The request
It is required that all of the data be written out exactly.

Collected data
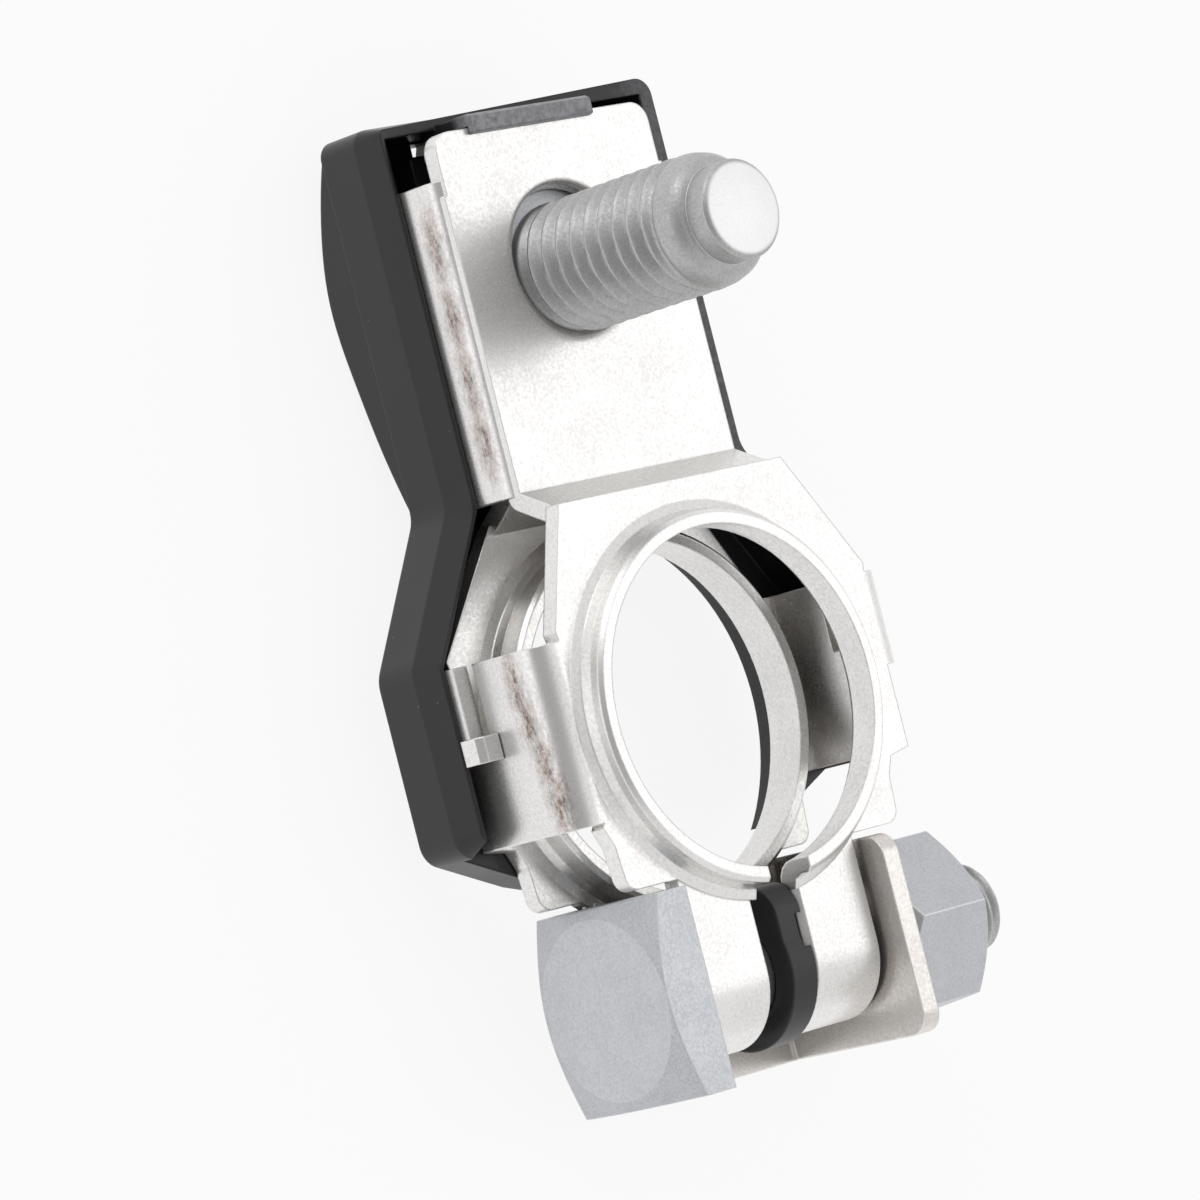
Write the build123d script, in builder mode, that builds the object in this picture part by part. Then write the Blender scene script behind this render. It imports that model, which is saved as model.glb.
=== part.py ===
from build123d import *
import os
from math import atan2, cos, pi, radians, sin, sqrt, tan

os.makedirs("parts", exist_ok=True)

# Frame: x runs from the battery post bore to the terminal stud, z is the post axis with the stud
# side up, y points to the square bolt head. z = 0 is the rim of the front collar, where the post
# ends.

# Sheet metal of the clamp
sheet = 1.1
box_depth = 8.8         # back plate outer face to front plate outer face
seat = 0.1              # gap between fixed parts that lie against each other

# Tapered bore for the large battery post, 1:9 on the diameter
bore_top_r = 9.95
taper = 1 / 18
rim_h = 1.65            # front collar above the front plate
back_rim_h = 3.5        # back collar above the outer face of the back plate
collar_wall = 0.9
draw_r = 1.3            # bore side radius where the sheet turns into the collar
draw_steps = 4
root_r = 0.8            # outer radius at the foot of the collar
rim_edge = 0.25

front_z = -rim_h
back_z = front_z - box_depth
mid_z = (front_z + back_z) / 2
back_rim_z = back_z + back_rim_h


def bore_r(z):
    return bore_top_r - z * taper


# Each collar ends in a short straight land, sized to the post at the middle of its height
front_land = front_z - sheet + draw_r
back_land = back_z + draw_r
front_r = bore_r(front_land / 2)
back_r = bore_r((back_land + back_rim_z) / 2)

# Clamping bolt through the ears
bolt_x = -15.6
bolt_d = 6.0
ear_in_r = bolt_d / 2 + 0.15
ear_out_r = ear_in_r + sheet
slit = 3.2
ear_w = 5.8
ear_root_x = -8.6
ear_edge = 0.4
ear_out_y = slit / 2 + ear_w

# Ring plate outline, half widths, and the side bridges
joggle_x = 12.6
plate_end_x = -9.3
root_y = 10.9
plate_corner_r = 0.9
bridge_x0 = -5.2
bridge_x1 = 5.4
bridge_y = 13.4         # outer face of the long bridge flange
seam = 0.08
lap_y = bridge_y + seam + sheet
lap_h = 2.95            # height of the short lapped flange
half_over = 1.1         # beside the lapped flange the long one ends this far past mid height
bend_r = 2.0
lap_bend_r = 1.4
tooth_x = 0.5
tooth_w = 1.5
tooth_h = 1.2
tooth_out = 0.45

# Tab that carries the stud
tab_drop = 3.3          # front plate down to the tab
tab_reach = 8.9         # tab beyond the stud axis
tab_half = 9.0
tab_flat_half = 8.4
tab_corner_r = 1.2
tab_bend_r = 1.3
flange_back = 2.7       # end of the side flanges behind the end of the tab
flange_h = 4.1
joggle_run = 1.6
joggle_r = 0.9
ramp_x = 12.4
ramp_run = 2.2
ramp_t = 0.6            # ramp thickness along x
tongue_half = 7.5
stud_x = 26.5
stud_d = 8.0
stud_head_w = 12.0
stud_head_t = 5.0
hole_x = stud_x + 0.3
hole_r = stud_d / 2 + 0.5
hole_flare = 0.45
tab_end_x = stud_x + tab_reach
flange_x1 = tab_end_x - flange_back
tongue_end_x = 0.3 * (ramp_x + ramp_run + ramp_t) + 0.7 * (stud_x - stud_head_w / 2)
tab_z = front_z - tab_drop
tab_under_z = tab_z - sheet
flange_z = tab_z - flange_h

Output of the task
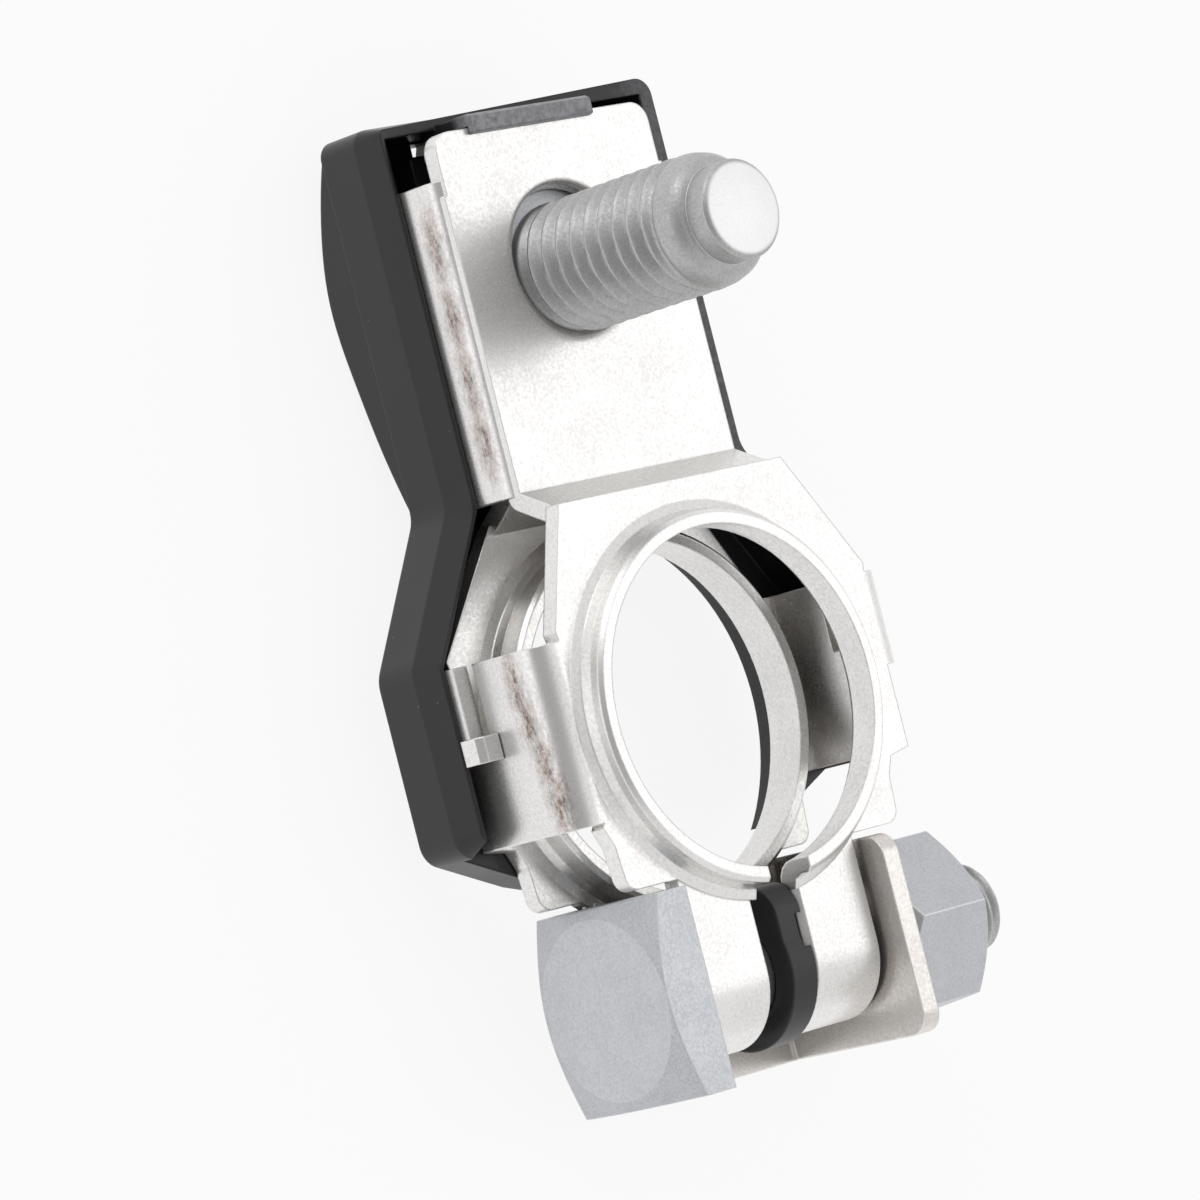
Write the build123d script, in builder mode, that builds the object in this picture part by part. Then write the Blender scene script behind this render. It imports that model, which is saved as model.glb.
=== part.py ===
from build123d import *
import os
from math import atan2, cos, pi, radians, sin, sqrt, tan

os.makedirs("parts", exist_ok=True)

# Frame: x runs from the battery post bore to the terminal stud, z is the post axis with the stud
# side up, y points to the square bolt head. z = 0 is the rim of the front collar, where the post
# ends.

# Sheet metal of the clamp
sheet = 1.1
box_depth = 8.8         # back plate outer face to front plate outer face
seat = 0.1              # gap between fixed parts that lie against each other

# Tapered bore for the large battery post, 1:9 on the diameter
bore_top_r = 9.95
taper = 1 / 18
rim_h = 1.65            # front collar above the front plate
back_rim_h = 3.5        # back collar above the outer face of the back plate
collar_wall = 0.9
draw_r = 1.3            # bore side radius where the sheet turns into the collar
draw_steps = 4
root_r = 0.8            # outer radius at the foot of the collar
rim_edge = 0.25

front_z = -rim_h
back_z = front_z - box_depth
mid_z = (front_z + back_z) / 2
back_rim_z = back_z + back_rim_h


def bore_r(z):
    return bore_top_r - z * taper


# Each collar ends in a short straight land, sized to the post at the middle of its height
front_land = front_z - sheet + draw_r
back_land = back_z + draw_r
front_r = bore_r(front_land / 2)
back_r = bore_r((back_land + back_rim_z) / 2)

# Clamping bolt through the ears
bolt_x = -15.6
bolt_d = 6.0
ear_in_r = bolt_d / 2 + 0.15
ear_out_r = ear_in_r + sheet
slit = 3.2
ear_w = 5.8
ear_root_x = -8.6
ear_edge = 0.4
ear_out_y = slit / 2 + ear_w

# Ring plate outline, half widths, and the side bridges
joggle_x = 12.6
plate_end_x = -9.3
root_y = 10.9
plate_corner_r = 0.9
bridge_x0 = -5.2
bridge_x1 = 5.4
bridge_y = 13.4         # outer face of the long bridge flange
seam = 0.08
lap_y = bridge_y + seam + sheet
lap_h = 2.95            # height of the short lapped flange
half_over = 1.1         # beside the lapped flange the long one ends this far past mid height
bend_r = 2.0
lap_bend_r = 1.4
tooth_x = 0.5
tooth_w = 1.5
tooth_h = 1.2
tooth_out = 0.45

# Tab that carries the stud
tab_drop = 3.3          # front plate down to the tab
tab_reach = 8.9         # tab beyond the stud axis
tab_half = 9.0
tab_flat_half = 8.4
tab_corner_r = 1.2
tab_bend_r = 1.3
flange_back = 2.7       # end of the side flanges behind the end of the tab
flange_h = 4.1
joggle_run = 1.6
joggle_r = 0.9
ramp_x = 12.4
ramp_run = 2.2
ramp_t = 0.6            # ramp thickness along x
tongue_half = 7.5
stud_x = 26.5
stud_d = 8.0
stud_head_w = 12.0
stud_head_t = 5.0
hole_x = stud_x + 0.3
hole_r = stud_d / 2 + 0.5
hole_flare = 0.45
tab_end_x = stud_x + tab_reach
flange_x1 = tab_end_x - flange_back
tongue_end_x = 0.3 * (ramp_x + ramp_run + ramp_t) + 0.7 * (stud_x - stud_head_w / 2)
tab_z = front_z - tab_drop
tab_under_z = tab_z - sheet
flange_z = tab_z - flange_h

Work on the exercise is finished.